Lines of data
□ □ □ □ □

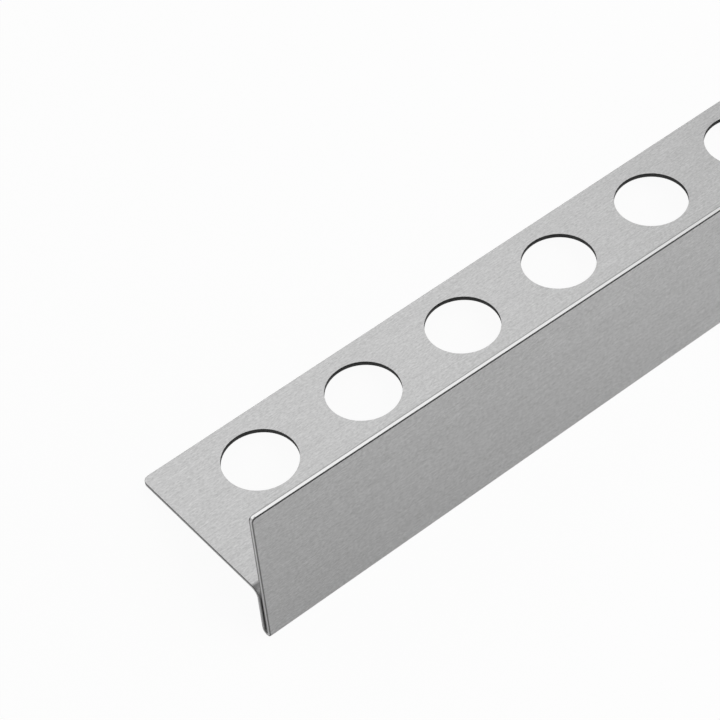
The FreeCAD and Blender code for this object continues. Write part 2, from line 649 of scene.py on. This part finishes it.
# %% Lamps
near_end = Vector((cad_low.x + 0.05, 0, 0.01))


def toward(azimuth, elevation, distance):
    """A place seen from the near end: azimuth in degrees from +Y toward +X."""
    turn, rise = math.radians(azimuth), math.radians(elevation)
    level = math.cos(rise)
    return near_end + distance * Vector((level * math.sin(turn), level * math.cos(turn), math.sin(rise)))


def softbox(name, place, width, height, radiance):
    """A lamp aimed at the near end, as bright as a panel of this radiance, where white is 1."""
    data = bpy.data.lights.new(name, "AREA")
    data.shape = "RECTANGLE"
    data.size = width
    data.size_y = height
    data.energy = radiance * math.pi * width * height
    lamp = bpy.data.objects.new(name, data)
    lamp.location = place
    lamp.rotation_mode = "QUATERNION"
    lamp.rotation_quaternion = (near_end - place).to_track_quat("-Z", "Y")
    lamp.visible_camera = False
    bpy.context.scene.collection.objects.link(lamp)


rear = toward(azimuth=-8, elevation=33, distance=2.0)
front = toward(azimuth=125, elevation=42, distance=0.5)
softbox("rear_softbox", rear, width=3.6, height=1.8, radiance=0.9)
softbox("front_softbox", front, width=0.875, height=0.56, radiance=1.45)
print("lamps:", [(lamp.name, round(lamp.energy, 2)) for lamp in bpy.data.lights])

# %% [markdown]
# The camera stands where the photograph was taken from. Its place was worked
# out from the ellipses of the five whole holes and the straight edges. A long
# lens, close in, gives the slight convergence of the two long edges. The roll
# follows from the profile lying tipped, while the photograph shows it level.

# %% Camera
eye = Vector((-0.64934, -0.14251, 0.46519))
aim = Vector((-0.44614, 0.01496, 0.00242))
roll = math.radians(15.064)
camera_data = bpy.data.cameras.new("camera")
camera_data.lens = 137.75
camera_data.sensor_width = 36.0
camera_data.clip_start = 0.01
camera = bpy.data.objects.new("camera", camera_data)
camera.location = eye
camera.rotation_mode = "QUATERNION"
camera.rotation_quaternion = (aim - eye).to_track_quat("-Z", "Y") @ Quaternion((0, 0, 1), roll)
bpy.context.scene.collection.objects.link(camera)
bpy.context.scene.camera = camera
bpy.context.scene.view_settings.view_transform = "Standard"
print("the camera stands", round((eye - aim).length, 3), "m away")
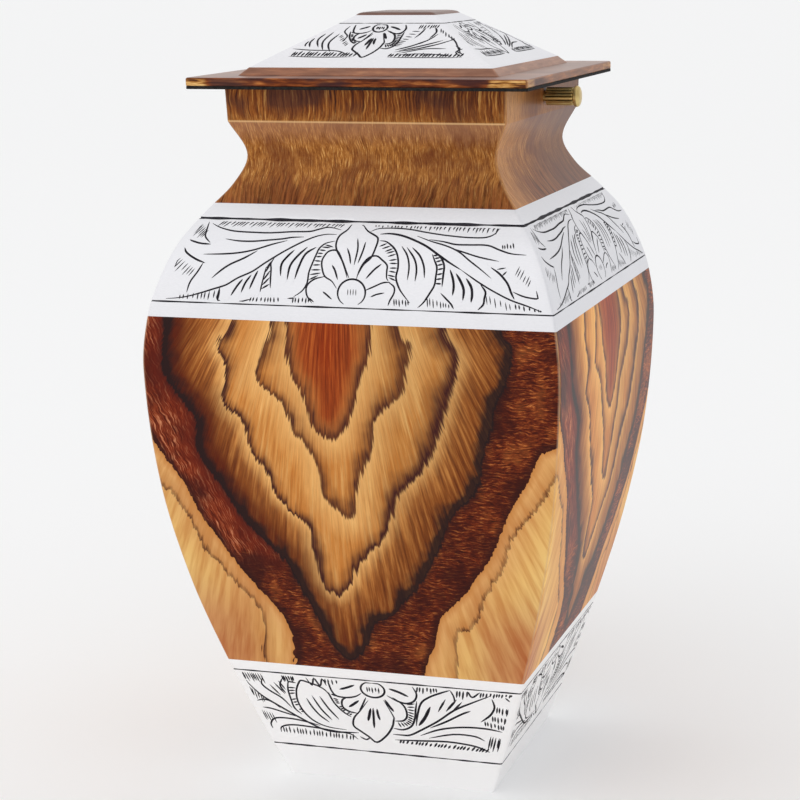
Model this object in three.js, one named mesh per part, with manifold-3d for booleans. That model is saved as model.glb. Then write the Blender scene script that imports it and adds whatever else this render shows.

□ □ □ □ □

#### Directions
Repeat the data verbatim.

#### Full answer
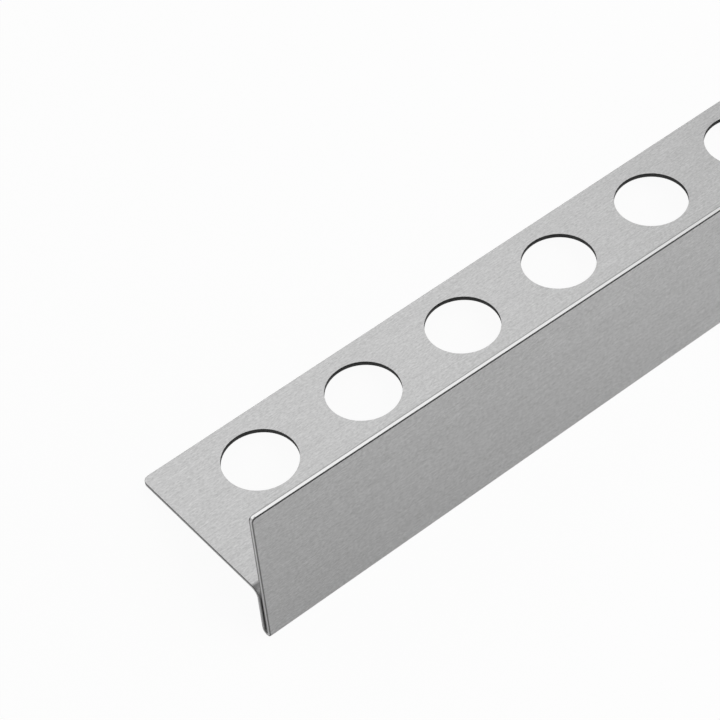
The FreeCAD and Blender code for this object continues. Write part 2, from line 649 of scene.py on. This part finishes it.
# %% Lamps
near_end = Vector((cad_low.x + 0.05, 0, 0.01))


def toward(azimuth, elevation, distance):
    """A place seen from the near end: azimuth in degrees from +Y toward +X."""
    turn, rise = math.radians(azimuth), math.radians(elevation)
    level = math.cos(rise)
    return near_end + distance * Vector((level * math.sin(turn), level * math.cos(turn), math.sin(rise)))


def softbox(name, place, width, height, radiance):
    """A lamp aimed at the near end, as bright as a panel of this radiance, where white is 1."""
    data = bpy.data.lights.new(name, "AREA")
    data.shape = "RECTANGLE"
    data.size = width
    data.size_y = height
    data.energy = radiance * math.pi * width * height
    lamp = bpy.data.objects.new(name, data)
    lamp.location = place
    lamp.rotation_mode = "QUATERNION"
    lamp.rotation_quaternion = (near_end - place).to_track_quat("-Z", "Y")
    lamp.visible_camera = False
    bpy.context.scene.collection.objects.link(lamp)


rear = toward(azimuth=-8, elevation=33, distance=2.0)
front = toward(azimuth=125, elevation=42, distance=0.5)
softbox("rear_softbox", rear, width=3.6, height=1.8, radiance=0.9)
softbox("front_softbox", front, width=0.875, height=0.56, radiance=1.45)
print("lamps:", [(lamp.name, round(lamp.energy, 2)) for lamp in bpy.data.lights])

# %% [markdown]
# The camera stands where the photograph was taken from. Its place was worked
# out from the ellipses of the five whole holes and the straight edges. A long
# lens, close in, gives the slight convergence of the two long edges. The roll
# follows from the profile lying tipped, while the photograph shows it level.

# %% Camera
eye = Vector((-0.64934, -0.14251, 0.46519))
aim = Vector((-0.44614, 0.01496, 0.00242))
roll = math.radians(15.064)
camera_data = bpy.data.cameras.new("camera")
camera_data.lens = 137.75
camera_data.sensor_width = 36.0
camera_data.clip_start = 0.01
camera = bpy.data.objects.new("camera", camera_data)
camera.location = eye
camera.rotation_mode = "QUATERNION"
camera.rotation_quaternion = (aim - eye).to_track_quat("-Z", "Y") @ Quaternion((0, 0, 1), roll)
bpy.context.scene.collection.objects.link(camera)
bpy.context.scene.camera = camera
bpy.context.scene.view_settings.view_transform = "Standard"
print("the camera stands", round((eye - aim).length, 3), "m away")
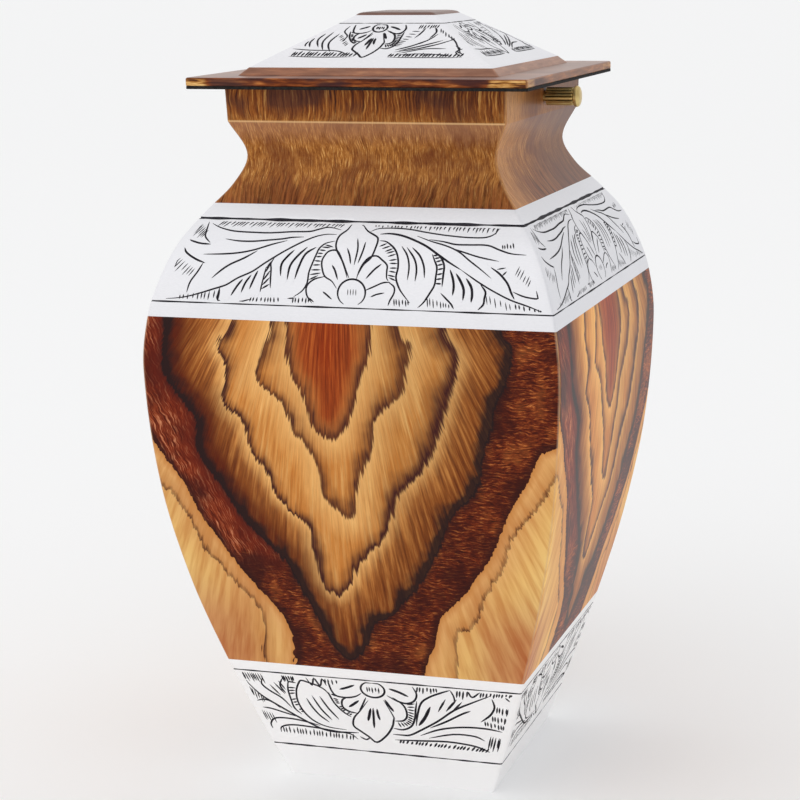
Model this object in three.js, one named mesh per part, with manifold-3d for booleans. That model is saved as model.glb. Then write the Blender scene script that imports it and adds whatever else this render shows.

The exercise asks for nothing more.